Ovviamente dovrebbe essere più comprensibile da parte di chi conosce bene il
Giappone e, in particolare, Okinawa, ma spero che anche altri possano passarci
qualche mezz’oretta sotto il casco della parrucchiera senza sbadigliare. Per chi
è culturalmente nippo-privo, ho compilato un minuzioso glossario che troverete
in appendice (e poi ditemi che non sono gentilissimo).
La struttura di
questo libro è, si può dire senza rischiare di essere giudicati ineleganti, a
rutti. I fèss-post, in particolare, sono rime brevi, che sanno di digestione
accelerata a scartamento ridotto. Siate buoni e, soprattutto, elastici: mettete
voi l’UHU, fra un ruttino e il successivo, per costruire l’unicum nascosto. Ho provato a dare un’unità al tutto, raggruppando
diversi post per ‘famiglie’, anche se l’ordine cronologico con cui furono
originariamente scritti è andato a farsi benedire. Da questo puzzle sono stati
amputati gli scritti più noiosi, di informazione geo-turistica, così come quasi
tutti i post in inglese, datati, o i link a post altrui. Alcuni post sono stati
lievemente rimodellati, per (provare a) dare un senso al tutto e anche perché l’editing è un duro lavoro senza fine: non
importa quanti occhi passeranno allo scanner un testo o quante volte lo
rileggerai, ci sarà sempre qualche
refuso lì a rompere l’anima.
Amarena Fabbri
sulla torta: solo i lettori che avranno spaccato il salvadanaio per possedere
questo libro riceveranno in omaggio la strenna natalizia ‘24 ore’ che conclude il testo. Scritta apposta per il libro, non è
stata mai postata ed è ricca di sogni nel cassetto.
Un consiglio per
la lettura: trattasi di lungo polpettone di intenso peso specifico. Masticatelo
a piccoli bocconi, un po’ per volta, altrimenti rischierete di soffocare.

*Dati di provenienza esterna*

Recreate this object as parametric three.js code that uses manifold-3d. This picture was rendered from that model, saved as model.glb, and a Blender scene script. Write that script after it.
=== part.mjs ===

Potrebbe essere una lettura per iniziare la giornata, un trancio e non di più,
magari quando siete in seduta stampa prima di affrontare le fatiche quotidiane.
Solo così, forse, riuscirete ad arrivare all’ultima pagina.
Per chiudere in
bellezza, i ringraziamenti. A moglie-Satoko, per sette anni e più di lavoro ai
fianchi: senza di lei la mia Okinawa non sarebbe quasi esistita, e così questo
libro. All’amico Emanuello, buono-bravo-e-bello, che mi ha aiutato a partorire
questo oggetto dalle cosce di mamma Amazonia senza $venarmi. E all’amico Gino
Goya, da qualche anno compagno di merende bokkinawensi, bolognese come me (lui
di periferia, io dei nobili colli), con molti meno peli di me ma anche con
molti meno anni: senza di lui la mia vita su Marte sarebbe (stata) molto più difficile.